Can anyone please suggest what kind of amendment is required in the above code to achieve the desired output?

Input: t1

7 real_name
     8 pa_name
     9 make_server_info_pw
     9 passon
    11 mapped_name
    11 nt_status
    13 passon
    15 p
    17 server_info
    18 p

Input t2:

1 CHECK_DECLS   
1 True   
1 conf   
1 headers   
1 reverse   
1 real_name

Current output:

real_name

Desired output:

Chubler_XL · February 13, 2012, 11:20pm

There is no purpose of assigning a[$2]=1 as any reference to a[$2] will create the array entry. The following will work just as well (only difference is that the array will contain blank entries for each element):

awk 'NR==FNR{a[$2];next}$2 in a{print $2}' t1 t2

The following will display count of number of matches between two files:

awk 'NR==FNR{a[$2];next}$2 in a{b[$2]}END{print length(b)}' t1 t2

Only populates b[] if $2 from t2 was inserted into a[] during processing of file t1.
Length of b is total number of elements in b[] (i.e. count of matches).
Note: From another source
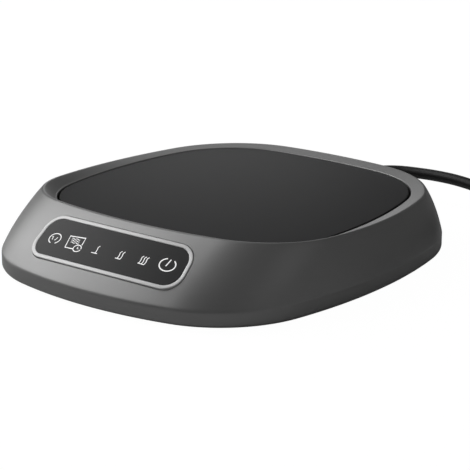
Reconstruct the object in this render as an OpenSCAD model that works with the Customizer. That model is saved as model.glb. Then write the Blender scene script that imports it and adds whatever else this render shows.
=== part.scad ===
// Electric mug warmer: a flared housing with a dished rim round a flush glass plate,
// a sloping touch panel at the front and a slim supply cord that leaves the back.
// Origin: bottom centre, on the face that the rubber feet stand on. +Z up, front at -Y.

/* [Housing] */
// Width of the housing at its widest
body_w = 118.4; // [116:0.2:124]
// From the centre to the front of the housing
body_front = 66; // [64:0.5:70]
// From the centre to the back of the housing
body_back = 66; // [64:0.5:70]
// Height from the housing's bottom edge to the top of the glass
body_h = 17.7; // [17:0.1:22]
// Height of the upright band below the flare
skirt_h = 6.1; // [5:0.1:7]
// Outward bow of the flare between its two edges
flare_bow = 0.6; // [0:0.1:1]
// Plan radius of the long sides
side_r = 164; // [140:1:200]
// Plan radius of the front
front_r = 131; // [115:1:150]
// Plan radius of the back
back_r = 167; // [140:1:200]
// Plan radius of the two front corners
front_corner_r = 35.3; // [32:0.1:40]
// Plan radius of the two back corners
back_corner_r = 40; // [36:0.1:44]
// Thickness of the moulded wall
wall = 2; // [1.6:0.1:2.4]

/* [Rim] */
// Width of the dished ring round the glass
ring_w = 4.3; // [4:0.1:5]
// Height of the ring's crest over the glass, at mid depth
crest_mid = 1.4; // [1:0.1:2]
// Rise of the crest towards the front, for each 50 mm
crest_tilt = 1.8; // [1.2:0.1:2]
// Bow of the crest line, at 50 mm from the centre
crest_bow = 1; // [0.6:0.1:1.2]
// Tangent length of the crest's round
crest_round = 0.9; // [0.5:0.1:1.2]
// Tangent length of the round between upright band and flare
shoulder_round = 1.5; // [0.8:0.1:2]

/* [Glass and heater] */
// Width of the opening that the glass lies in
well_w = 100; // [96:0.5:102]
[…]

coder83 · February 14, 2012, 6:02am

Thanks Chubler XL

The script is not working, and gives the following error message.

illegal reference to array b

Chubler_XL · February 14, 2012, 11:45am

You could try gawk if you have it or as you only need the count just sum them as you go:

awk 'NR==FNR{a[$2];next}$2 in a{c++}END{print c}' t1 t2

coder83 · February 15, 2012, 5:59am

Thanks Chubler XL,

It worked